Chaz Davies, 10 con lode. Parte
bene in tutte e due le manches e, sfruttando abilmente errori e malasorte
altrui, regala a sè e alla BMW una doppietta che ha un valore doppio perchè
suggella sia la sua competitività che quella della quattro cilindri bavarese.
Molto molto ma molto bravo.
Sylvain Guintoli, nove e mezzo.
Forse il francese non sarà un tipo scintillante ed appariscente ma quando c’è
da portare a casa dei punti si fa sempre trovare pronto; i due secondi posti
gli valgono la prima posizione provvisoria nella graduatoria iridata.
Consistente.
Marco Melandri, sei e mezzo. Da
uno dei più seri candidati alla vittoria finale ci si deve attendere di più.
Vabbè il chattering che lo ha costretto a guidare sulle uova per tutto il we,
ma il confronto con il compagno di squadra è impietoso e Marco deve riprendersi
in fretta se vuole portare a casa l’alloro iridato. Da rivedere.
Tom Sykes, sette. Vale lo stesso
discorso fatto per Melandri, con la sola attenuante di avere disputato una
ottima superpole e di essersi ritirato in gara1 non per colpa sua ma per un
problema tecnico, anche se l’impressione è che non ne avesse per lottare con il
gallese e con il francese dell’Aprilia. Aspettiamo anche lui ad Assen.
Eugene Laverty, cinque. Ci sta il
problema elettronico di gara1, ma il crash di gara2, per lo più alla prima
curva, non lo si può davvero perdonare, per di più da un serio pretendente per
il titolo. Bocciato.
Davide Giugliano, otto. Avrebbe
potuto agguantare due quarti posti se in gara1, a poche decine di metri dal
traguardo, non fosse rimasto senza benzina, ma quello che ha fatto vedere il
romano nelle due gare di Aragon è stato sorprendente perchè è riuscito a
mettersi dietro fior fiore di piloti ufficiali e, d’altronde, la sua classe non
la si scopre solo adesso. Incisivo e veloce.
Jonny Rea, sei. In gara1 fa
quello che può e agguanta d’un soffio il quarto posto complice il ritiro di
Giugliano, mentre in gara2 un problema lo costringe al rientro al box mentre
stava remando per rimanere nel gruppo inseguitore, non senza grande sofferenza.

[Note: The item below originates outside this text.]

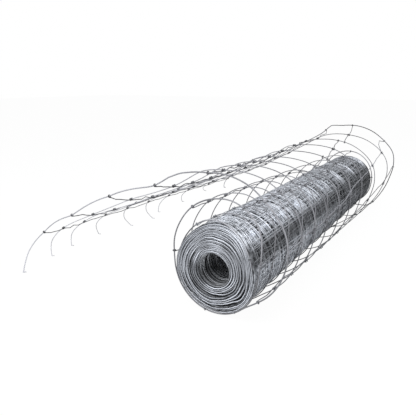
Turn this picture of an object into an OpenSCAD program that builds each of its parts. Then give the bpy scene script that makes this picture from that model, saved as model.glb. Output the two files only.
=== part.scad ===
// Roll of woven-wire cattle fence, lying on its side with its outer end sprung loose.
//
// The fence has ten line wires along it, the two at the edges heavier, and a stay across it at every
// pitch. Each stay is made of short wires that are wrapped round the line wires at both ends, which is
// a hinge joint. The knots of the loose sheet have slid a little along their line wires.
//
// The wound part is one turned solid with its bore. The sheet that has sprung off it is real wire.
// It leaves the roll on the right flank, goes over the top as a loose inner turn, round the left side
// and under the roll, then rises on the right as a wide outer loop and falls away to the left as a
// tail, with its cut ends on the floor. Angles are in degrees, lengths in millimetres.
//
// Origin: centre of the bore, half way along. +Y is along the roll, +Z is up.

/* [Fence] */
// Unit that the line wire spacings are laid out in
spacing_unit = 25.4; // [18:0.1:32]
// Distance between stays, along the line wires
stay_pitch = 152.4; // [110:0.1:220]
// Thickness of a line wire
line_d = 2.5; // [1.8:0.1:4]
// Thickness of the two heavier line wires at the edges
edge_d = 3.4; // [1.8:0.1:5]
// Thickness of a stay wire
stay_d = 2.5; // [1.8:0.1:4]

/* [Wound roll] */
// Radius of the wound part
roll_r = 106; // [80:1:150]
// Radius of the bore
bore_r = 40; // [25:1:55]
// Turns that show on each end
turns = 20; // [8:1:26]
// How far turns stray past the outer line wires at each end
stray = 3; // [0:0.5:8]

/* [Loose sheet] */
// Height of the outer loop above the turn that lies on the roll
loop_rise = 116; // [70:1:160]
// Height of the inner loose turn, at its near edge
inner_rise = 73; // [40:1:95]
// Length of the tail, from the roll's side to the first stay
tail_reach = 499; // [380:1:640]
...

L’impressione è che per ora, con quella Honda lì, l’inglese difficilmente potrà
lottare per il titolo.
Leon Haslam, quattro. Due noni
posti, davvero poco per un top rider della sbk. La Fire Blade non sarà un colpo
di fulmine, ma il confronto con Rea è impietoso. Urge darsi una mossa per non
finire come Haoyama.
Ducati Alstare: cinque. La
Panigale in configurazione sbk non va. Non ha velocità di punta, esce piano
dalle curve e sembra anche poco maneggevole con le gomme da 17”. Se non ci si
mette una pezza subito il buon Checa rischia di fare come Valentino Rossi con
la D16. Anche qui darsi una mossa.
Jules Cluzel, sette. Ottima
prestazione per il francese, che sicuramente sarà meno glamour del suo
pettinatissimo compagno di squadra ma che comunque porta a casa un sesto ed un
settimo posto tutt’altro da disprezzare per una Suzuki che è quasi una stock
dato lo scarsissimo impegno di Hamamatsu nel seguire il team inglese. Tosto.

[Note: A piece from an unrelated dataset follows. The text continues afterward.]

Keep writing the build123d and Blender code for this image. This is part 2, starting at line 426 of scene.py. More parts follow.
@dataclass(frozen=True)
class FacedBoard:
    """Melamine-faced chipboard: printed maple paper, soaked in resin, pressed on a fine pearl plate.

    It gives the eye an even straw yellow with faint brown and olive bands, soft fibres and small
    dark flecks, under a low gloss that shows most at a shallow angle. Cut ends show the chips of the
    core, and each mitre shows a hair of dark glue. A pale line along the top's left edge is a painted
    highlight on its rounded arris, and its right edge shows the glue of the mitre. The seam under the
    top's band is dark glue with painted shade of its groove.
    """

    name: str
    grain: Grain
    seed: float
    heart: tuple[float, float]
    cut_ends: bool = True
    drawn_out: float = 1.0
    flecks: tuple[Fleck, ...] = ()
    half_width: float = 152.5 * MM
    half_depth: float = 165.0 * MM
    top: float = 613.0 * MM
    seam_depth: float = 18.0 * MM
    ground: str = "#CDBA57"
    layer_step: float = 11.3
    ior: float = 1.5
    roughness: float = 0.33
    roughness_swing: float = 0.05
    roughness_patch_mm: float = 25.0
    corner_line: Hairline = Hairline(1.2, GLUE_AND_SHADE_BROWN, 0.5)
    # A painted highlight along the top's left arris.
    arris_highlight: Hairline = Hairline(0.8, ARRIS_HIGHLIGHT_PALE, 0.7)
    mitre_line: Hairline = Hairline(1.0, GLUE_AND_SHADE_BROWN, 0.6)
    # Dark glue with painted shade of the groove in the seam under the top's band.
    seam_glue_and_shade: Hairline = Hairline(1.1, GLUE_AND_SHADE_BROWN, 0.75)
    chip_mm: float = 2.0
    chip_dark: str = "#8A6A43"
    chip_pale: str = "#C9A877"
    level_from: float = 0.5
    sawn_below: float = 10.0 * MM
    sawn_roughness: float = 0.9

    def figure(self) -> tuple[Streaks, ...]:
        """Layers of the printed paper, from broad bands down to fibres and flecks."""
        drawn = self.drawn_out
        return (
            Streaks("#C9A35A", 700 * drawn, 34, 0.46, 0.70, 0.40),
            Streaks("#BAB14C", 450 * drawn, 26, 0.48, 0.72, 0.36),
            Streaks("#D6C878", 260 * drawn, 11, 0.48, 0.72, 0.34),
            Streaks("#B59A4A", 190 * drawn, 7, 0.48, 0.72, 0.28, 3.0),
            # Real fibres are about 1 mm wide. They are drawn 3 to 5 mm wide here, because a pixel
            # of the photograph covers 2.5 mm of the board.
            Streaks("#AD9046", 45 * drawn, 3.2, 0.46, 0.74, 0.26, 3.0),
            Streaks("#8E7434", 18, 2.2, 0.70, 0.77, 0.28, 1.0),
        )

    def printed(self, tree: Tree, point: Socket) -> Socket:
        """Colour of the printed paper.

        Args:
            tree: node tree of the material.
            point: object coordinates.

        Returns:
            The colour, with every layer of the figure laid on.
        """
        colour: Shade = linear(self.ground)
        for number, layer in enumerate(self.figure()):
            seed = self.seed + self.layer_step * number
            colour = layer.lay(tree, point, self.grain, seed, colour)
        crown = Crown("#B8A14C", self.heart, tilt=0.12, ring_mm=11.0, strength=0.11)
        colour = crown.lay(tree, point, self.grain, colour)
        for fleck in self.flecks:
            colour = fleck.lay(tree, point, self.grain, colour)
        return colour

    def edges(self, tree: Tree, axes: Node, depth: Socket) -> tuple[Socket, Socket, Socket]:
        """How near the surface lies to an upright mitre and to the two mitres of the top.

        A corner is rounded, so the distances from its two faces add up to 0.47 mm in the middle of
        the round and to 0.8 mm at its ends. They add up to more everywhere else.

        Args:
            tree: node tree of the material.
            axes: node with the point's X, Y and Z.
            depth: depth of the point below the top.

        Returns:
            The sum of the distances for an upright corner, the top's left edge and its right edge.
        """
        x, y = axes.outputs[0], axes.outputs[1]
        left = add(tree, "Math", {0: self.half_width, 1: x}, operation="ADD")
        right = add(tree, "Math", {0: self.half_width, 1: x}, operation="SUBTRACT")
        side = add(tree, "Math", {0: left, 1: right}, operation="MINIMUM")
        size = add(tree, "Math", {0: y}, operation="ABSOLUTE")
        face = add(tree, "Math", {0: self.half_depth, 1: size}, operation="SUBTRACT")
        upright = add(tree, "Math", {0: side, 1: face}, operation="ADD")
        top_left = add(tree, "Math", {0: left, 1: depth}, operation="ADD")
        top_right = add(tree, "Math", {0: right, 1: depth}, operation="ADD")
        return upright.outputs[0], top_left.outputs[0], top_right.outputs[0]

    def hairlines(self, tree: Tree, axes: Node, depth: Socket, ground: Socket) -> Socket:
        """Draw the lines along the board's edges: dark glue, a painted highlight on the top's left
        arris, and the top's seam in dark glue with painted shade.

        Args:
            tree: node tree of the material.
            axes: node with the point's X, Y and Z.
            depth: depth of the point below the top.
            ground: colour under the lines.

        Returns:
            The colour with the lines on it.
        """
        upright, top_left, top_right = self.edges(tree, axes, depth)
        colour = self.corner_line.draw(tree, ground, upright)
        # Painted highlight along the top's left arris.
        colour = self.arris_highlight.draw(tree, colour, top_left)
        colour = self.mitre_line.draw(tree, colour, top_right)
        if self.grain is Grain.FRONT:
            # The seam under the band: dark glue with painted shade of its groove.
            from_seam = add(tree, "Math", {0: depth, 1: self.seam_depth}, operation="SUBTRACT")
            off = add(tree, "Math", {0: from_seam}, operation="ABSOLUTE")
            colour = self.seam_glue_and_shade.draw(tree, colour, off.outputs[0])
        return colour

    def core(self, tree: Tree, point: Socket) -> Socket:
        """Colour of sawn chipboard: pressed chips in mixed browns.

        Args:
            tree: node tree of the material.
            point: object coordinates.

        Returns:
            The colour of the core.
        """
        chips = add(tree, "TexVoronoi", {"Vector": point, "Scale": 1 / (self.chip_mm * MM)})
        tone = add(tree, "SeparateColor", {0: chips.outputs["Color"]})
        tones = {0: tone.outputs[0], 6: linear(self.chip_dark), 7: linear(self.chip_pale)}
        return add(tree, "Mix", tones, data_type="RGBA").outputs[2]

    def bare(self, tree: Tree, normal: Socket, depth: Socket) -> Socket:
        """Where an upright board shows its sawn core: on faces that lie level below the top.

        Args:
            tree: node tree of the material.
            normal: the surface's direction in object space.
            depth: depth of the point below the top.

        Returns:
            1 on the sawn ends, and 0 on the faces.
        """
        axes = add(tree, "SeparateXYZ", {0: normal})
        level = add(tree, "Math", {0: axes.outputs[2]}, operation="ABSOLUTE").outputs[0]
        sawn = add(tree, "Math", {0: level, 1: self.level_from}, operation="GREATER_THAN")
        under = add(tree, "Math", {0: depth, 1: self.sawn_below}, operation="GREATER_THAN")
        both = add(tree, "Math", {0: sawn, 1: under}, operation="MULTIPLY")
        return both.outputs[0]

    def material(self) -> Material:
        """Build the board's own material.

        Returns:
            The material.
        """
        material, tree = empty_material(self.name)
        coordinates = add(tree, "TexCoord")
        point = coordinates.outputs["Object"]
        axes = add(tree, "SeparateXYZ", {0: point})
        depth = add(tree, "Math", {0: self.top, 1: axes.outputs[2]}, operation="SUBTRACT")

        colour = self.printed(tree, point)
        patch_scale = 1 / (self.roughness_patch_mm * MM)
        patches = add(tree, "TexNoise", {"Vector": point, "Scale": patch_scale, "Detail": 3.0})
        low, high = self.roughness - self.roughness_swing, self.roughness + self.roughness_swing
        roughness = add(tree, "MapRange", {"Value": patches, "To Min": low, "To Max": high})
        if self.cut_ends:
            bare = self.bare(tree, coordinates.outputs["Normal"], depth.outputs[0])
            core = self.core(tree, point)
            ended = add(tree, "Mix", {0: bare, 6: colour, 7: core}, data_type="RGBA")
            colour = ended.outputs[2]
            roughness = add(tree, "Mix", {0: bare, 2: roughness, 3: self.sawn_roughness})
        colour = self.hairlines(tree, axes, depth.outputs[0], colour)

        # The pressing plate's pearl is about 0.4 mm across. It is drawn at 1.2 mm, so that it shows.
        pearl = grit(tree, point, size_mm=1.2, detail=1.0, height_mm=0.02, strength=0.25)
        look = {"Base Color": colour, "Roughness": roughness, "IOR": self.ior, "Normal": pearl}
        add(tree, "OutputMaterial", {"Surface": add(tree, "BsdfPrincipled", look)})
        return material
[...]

Regolamento tecnico sbk: quattro.
Occorre fare urgentemente dei cambiamenti radicali perchè diciannove moto in
griglia, compresa la wild card Aitchison con la “vetusta” 1098R, sono davvero
poche per quello che dovrebbe essere un campionato più aperto rispetto alla
MotoGp. Sono di insegnamento il BSB, il CEV ma anche il nostro CIV, dove la sbk
in quanto tale ha cessato di esistere in favore di motociclette più simili alla
serie, con costi di gestione decisamente più contenuti, e questo a favore di
griglie più nutrite e quindi dello spettacolo.